Projections contain a network of parallels and meridians transferred from the globe to a sheet of paper. Such a transfer can be affected by perspective method by assuming that a paper is wrapped around the globe. If a light is imagined in the centre of the globe, the latitudes and the longitudes will cast shadows on the paper. This is the method of developing perspective projections. There are three ways in which such projections may be made. A paper cylinder may be wrapped around the globe with the paper touching the globe at the equator. Such a projection is called a cylindrical projection. In such a projection, all latitudes and longitudes are straight lines at right angles to one another. All latitudes are of same length equal to that of the equator. This means that away from the equator, the latitudes get exaggerated more and more; 60 degrees latitudes are exaggerated twice. Poles, which are points on the globe, are exaggerated as lines equal in length to the equator. The longitudes are shown correctly as lines of equal length. Cylindrical Projections are suitable for representing equatorial and tropical regions on either side of the equator. Cylinder Projections may be made equidistant or equal area. Cylindrical Orthomorphic Projection is called the Mercator projection, which is commonly used for navigation by ships.

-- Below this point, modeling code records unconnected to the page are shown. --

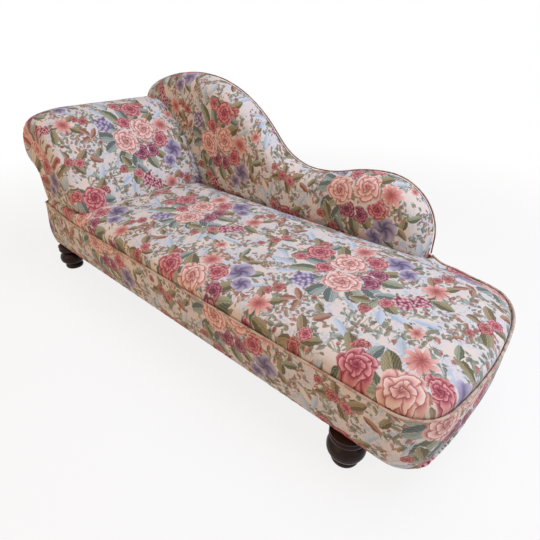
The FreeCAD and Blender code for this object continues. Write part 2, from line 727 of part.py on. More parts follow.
make_feet()
make_rails()
make_corner_blocks()
make_springs()
make_deck()
make_border()
headrest_envelope = headrest_form(0, total(DECK))
back_envelope = back_form(0, total(DECK))
make_headrest(headrest_envelope)
make_back(back_envelope)
make_seat(headrest_envelope, back_envelope)

doc.recompute()

# Blanks and tools that other objects are made from aren't sub-parts
HELPERS = ("front_rail_", "rear_block_blank", "glide_", "bolt_")
SUBPARTS = [item for item in doc.Objects
            if item.TypeId.startswith(("Part::", "PartDesign::Body"))
            and not item.Name.startswith(HELPERS)]
for item in doc.Objects:
    if "Invalid" in item.State or "Error" in item.State:
        raise RuntimeError("failed object: " + item.Name)
os.makedirs("parts", exist_ok=True)
for item in SUBPARTS:
    item.Label = item.Name
    shape = item.Shape
    if shape.isNull() or not shape.isValid() or not shape.Solids:
        raise RuntimeError("bad shape: " + item.Name)
    shape.exportStep("parts/%s.step" % item.Label)
    print("%-28s %2d solid(s) %10.0f mm3" % (item.Label, len(shape.Solids), shape.Volume))
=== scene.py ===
"""Looks of the fainting couch: stuffed seat, scroll headrest, serpentine back, piped border, turned feet.

Metres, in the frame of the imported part. Couch places are written in millimetres as (u, v, z): along
from the head end of the base, across from the front piping, and up from the floor.
"""
import math
import bmesh
import bpy
import json
from mathutils import Euler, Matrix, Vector, noise
from mathutils.kdtree import KDTree


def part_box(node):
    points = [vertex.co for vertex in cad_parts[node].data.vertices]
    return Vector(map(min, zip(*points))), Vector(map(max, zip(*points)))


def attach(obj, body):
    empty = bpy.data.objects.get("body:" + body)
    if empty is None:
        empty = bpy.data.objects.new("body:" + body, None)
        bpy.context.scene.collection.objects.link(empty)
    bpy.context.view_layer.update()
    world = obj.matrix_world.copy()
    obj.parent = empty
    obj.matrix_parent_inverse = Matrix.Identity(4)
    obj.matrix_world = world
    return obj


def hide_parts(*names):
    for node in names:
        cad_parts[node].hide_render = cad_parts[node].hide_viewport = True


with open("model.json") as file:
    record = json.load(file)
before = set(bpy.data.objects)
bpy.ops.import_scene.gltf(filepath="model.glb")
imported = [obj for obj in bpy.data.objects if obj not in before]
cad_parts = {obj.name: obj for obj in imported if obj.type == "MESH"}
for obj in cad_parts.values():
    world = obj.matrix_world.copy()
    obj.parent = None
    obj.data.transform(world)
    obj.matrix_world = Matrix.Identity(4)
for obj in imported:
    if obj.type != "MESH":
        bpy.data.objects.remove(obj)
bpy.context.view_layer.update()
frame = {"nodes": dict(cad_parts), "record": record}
scene = bpy.context.scene

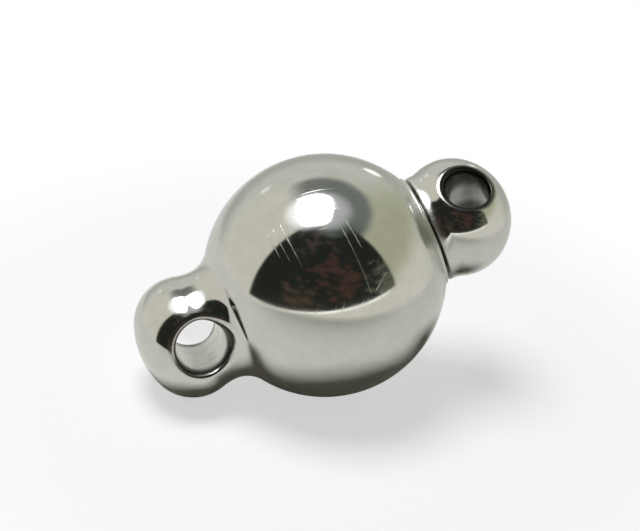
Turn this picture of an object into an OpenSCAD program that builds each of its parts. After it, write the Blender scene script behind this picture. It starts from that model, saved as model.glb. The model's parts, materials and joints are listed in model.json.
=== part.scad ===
// Round magnetic clasp: a polished ball with a drilled loop knob, and a plug
// with a second drilled knob that a pair of magnets holds in the ball's socket.
// All sizes are in millimetres. The clasp lies closed on the ground plane z = 0,
// on its ball and on the ball's own knob, with the plug end raised.

/* [Ball] */
// Diameter of the ball
ball_d = 8; // [7:0.1:10]
// Diameter of the raised rim round the socket
rim_d = 3.78; // [3.4:0.02:4.4]
// Height of the rim above the ball's surface
rim_proud = 0.1; // [0.04:0.01:0.3]
// Radius of the hollow fillet between the ball and its knob
fillet_r = 0.94; // [0.4:0.02:1.4]

/* [Ball knob] */
// Width of the knob on the ball
ball_knob_d = 4.06; // [3.6:0.02:4.6]
// Length from the knob's widest section to its tip
ball_knob_end = 1.64; // [1.5:0.02:1.9]
// How much smaller the shoulder radius is than that length
ball_knob_crown = 0.1; // [0.05:0.01:0.2]
// Depth of the hollow between the ball and its knob, below the knob's width
ball_neck_in = 0.13; // [0.05:0.01:0.3]
// Radius of the hollow between the neck and the knob
ball_neck_r = 1.7; // [0.8:0.05:2.4]
// Diameter of the hole drilled through the knob
ball_hole_d = 1.7; // [1.6:0.05:2.3]
// Distance of the hole from the widest section, towards the ball
ball_hole_back = 0.29; // [0:0.01:0.5]
// Angle of the hole above the level
ball_hole_turn = 18; // [0:1:90]

/* [Plug knob] */
// Width of the knob on the plug
plug_knob_d = 3.94; // [3.5:0.02:4.4]
// Length from the knob's widest section to its tip
plug_knob_end = 1.84; // [1.7:0.02:2]
// How much smaller the shoulder radius is than that length
plug_knob_crown = 0.13; // [0.06:0.01:0.2]
// Depth of the hollow between the plug's base and its knob, below the knob's width
plug_neck_in = 0.155; // [0.05:0.005:0.3]
// Radius of the hollow between the neck and the knob
plug_neck_r = 0.84; // [0.5:0.02:1.4]
// Length from the plug's base face to the middle of the neck
plug_base_h = 0.12; // [0.05:0.01:0.4]
// Diameter of the hole drilled through the knob
plug_hole_d = 1.4; // [1.2:0.05:2]
// Distance of the hole from the widest section, towards the tip
plug_hole_out = 0.52; // [0.2:0.01:0.6]
// Angle of the hole above the level
plug_hole_turn = 61; // [0:1:90]

/* [Socket and magnets] */
// Diameter of the socket bored into the ball
socket_d = 2.9; // [2.6:0.02:3.1]
// Depth of the socket from the rim's face
socket_depth = 4.4; // [4:0.1:5]
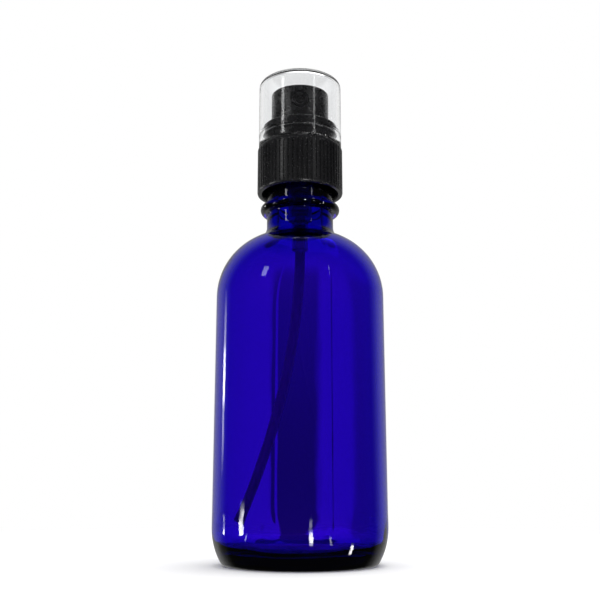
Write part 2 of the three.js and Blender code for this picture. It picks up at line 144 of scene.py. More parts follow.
def rounded(corners, closed):
    """The outline's points, with each corner's fillet turned into an arc of points."""
    points = []
    last = len(corners) - 1
    for i, (x, z, fillet) in enumerate(corners):
        if fillet == 0 or (not closed and i in (0, last)):
            points.append((x, z))
            continue
        here = Vector((x, z))
        before = Vector(corners[i - 1][:2]) - here
        after = Vector(corners[(i + 1) % len(corners)][:2]) - here
        bend = before.angle(after)
        if bend > math.pi - 0.02:
            points.append((x, z))
            continue
        reach = fillet / math.tan(bend / 2)
        limit = 0.48 * min(before.length, after.length)
        if reach > limit:
            reach = limit
            fillet = reach * math.tan(bend / 2)
        inward = (before.normalized() + after.normalized()).normalized()
        centre = here + inward * (fillet / math.sin(bend / 2))
        start = here + before.normalized() * reach - centre
        end = here + after.normalized() * reach - centre
        first = math.atan2(start.y, start.x)
        turn = (math.atan2(end.y, end.x) - first + math.pi) % (2 * math.pi) - math.pi
        points += arc(centre.x, centre.y, fillet, math.degrees(first), math.degrees(first + turn), 15.0)
    return points


def divided(points, longest, closed=False):
    """The same outline with no step longer than longest."""
    result = []
    ends = points[1:] + (points[:1] if closed else [])
    for a, b in zip(points, ends):
        count = max(1, math.ceil(math.dist(a, b) / longest))
        result += [(a[0] + (b[0] - a[0]) * i / count, a[1] + (b[1] - a[1]) * i / count) for i in range(count)]
    return result if closed else result + [points[-1]]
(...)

On this projection, the scale along longitudes is exaggerated to the same extent as exaggeration of latitudes at each point. Therefore directions are represented correctly. But areas are very much exaggerated in middle and high latitudes.
A paper cone may be wrapped around the globe so that the paper touches particular latitude and the grid of latitudes and longitudes may be projected on to the paper. Such projections are called conical projections. The parallel or latitude at which the paper is touching the globe is called the, standard parallel, which is correct in length. Other parallels are exaggerated. Meridians are also correct. The area on either side of the standard parallel is less distorted: Conical projections are useful for representing areas having a greater East to West extent. Conical projections can show only one hemisphere. Conical equidistant, orthomorphic and equal area projections may be drawn.

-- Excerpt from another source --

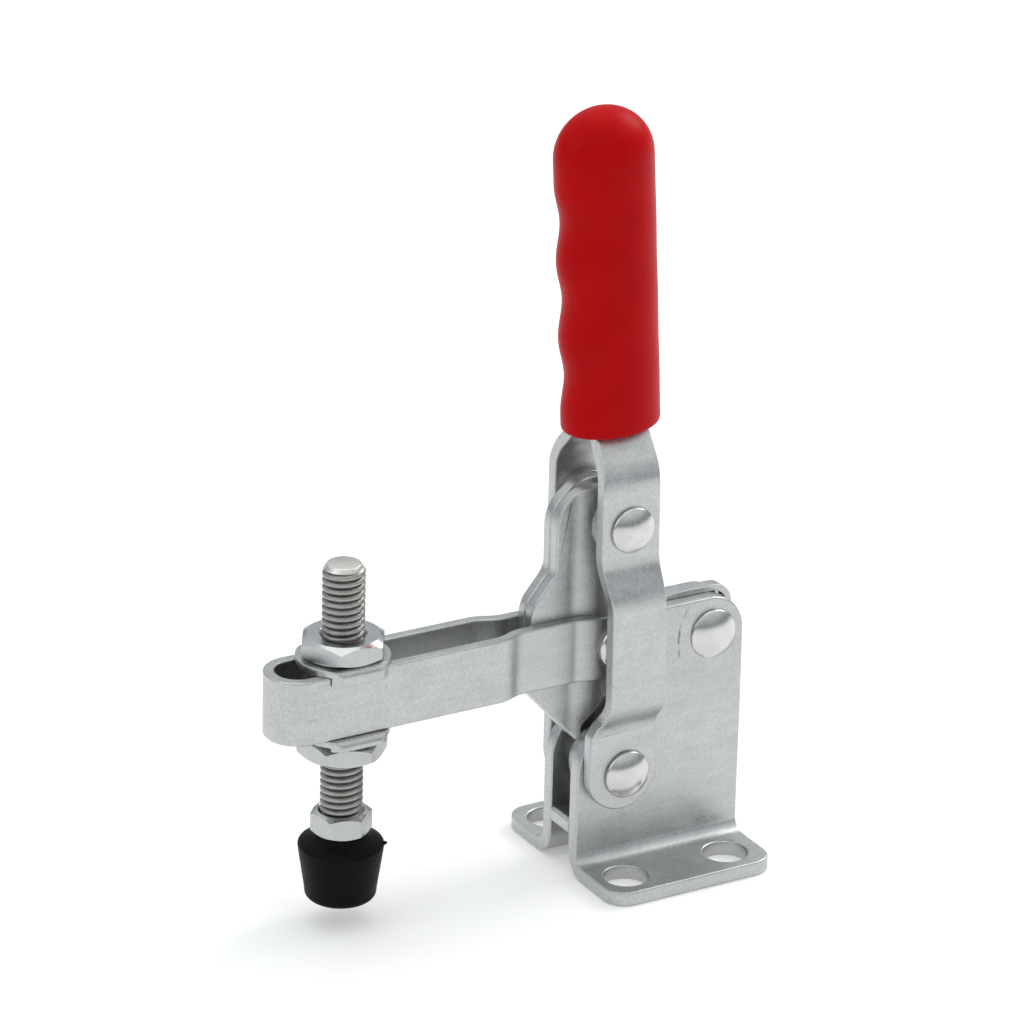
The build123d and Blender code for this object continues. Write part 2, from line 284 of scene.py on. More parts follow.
def zinc_finish():
    """Satin zinc plate: fine grain, faint clouds and rolling lines."""
    f = Finish("zinc_plate")
    colour = tuple(finishes().zinc)
    grain = f.noise(0.55 * MM, 3.0, 0.65)
    speck = f.noise(0.26 * MM, 1.0, 0.5)
    cloud = f.noise(6 * MM, 4.0, 0.6)
    rolled = f.noise(1.3 * MM, 2.0, 0.5, f.stretched((0.12, 1.0, 1.0)))
    scuffs = f.ramp(f.noise(0.9 * MM, 2.0, 0.5, f.stretched((1.0, 0.3, 0.16))), 0.62, 0.72)
    tone = (f.ramp(grain, 0.3, 0.7) * 0.42 + f.ramp(speck, 0.25, 0.75) * 0.25
            + f.ramp(cloud, 0.3, 0.7) * 0.2 + f.ramp(rolled, 0.3, 0.7) * 0.13)
    # painted shade: a dark line on the left base plate where a crease in the plate would fall dark
    crease_shade = crease_shade_line(f, grain)
    plain = f.mix(tone, shade(colour, 0.66), shade(colour, 1.24))
    f.set(Base_Color=f.mix(crease_shade * 0.8, plain, shade(colour, 0.3)), Metallic=1.0,
          Roughness=(0.29 + 0.13 * f.ramp(grain, 0.3, 0.7) + 0.06 * f.ramp(cloud, 0.3, 0.7)
                     - 0.07 * scuffs),
          Normal=f.bump(grain + 0.6 * speck + 0.35 * scuffs, 0.34, 0.035 * MM))
    return f.material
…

When a piece of paper is kept touching the globe a point such as the Pole and the latitudes and longitudes are projected on that paper. Such projections are called zenithal Projections or Azimuthal Projections. In the polar case, the latitudes are shown as concentric circles with the poles as the centre. Meridians radiate as straight lines from the pole. Polar areas are represented with minimum distortion. Away from the polar region, exaggeration of scale increases rapidly. Zenithal projections may be made equal area, equidistant or orthomorphic as the case may be. Oblique Zenithal projections with the centre at any point on the globe may also be drawn. The area around that point is represented with minimum distortion.
Non-Perspective Projections are those which are designed mathematically so as to have a desired pattern of latitudes and longitudes. Sinusoidal projection and Molleweids Projection are devised at equal area projections to represent the whole world. Equal area projections are used to world distribution of various features correctly. World distribution of forests cultivated lands, various crops, population etc. may be shown by Sinusoidal or Molleweid projections.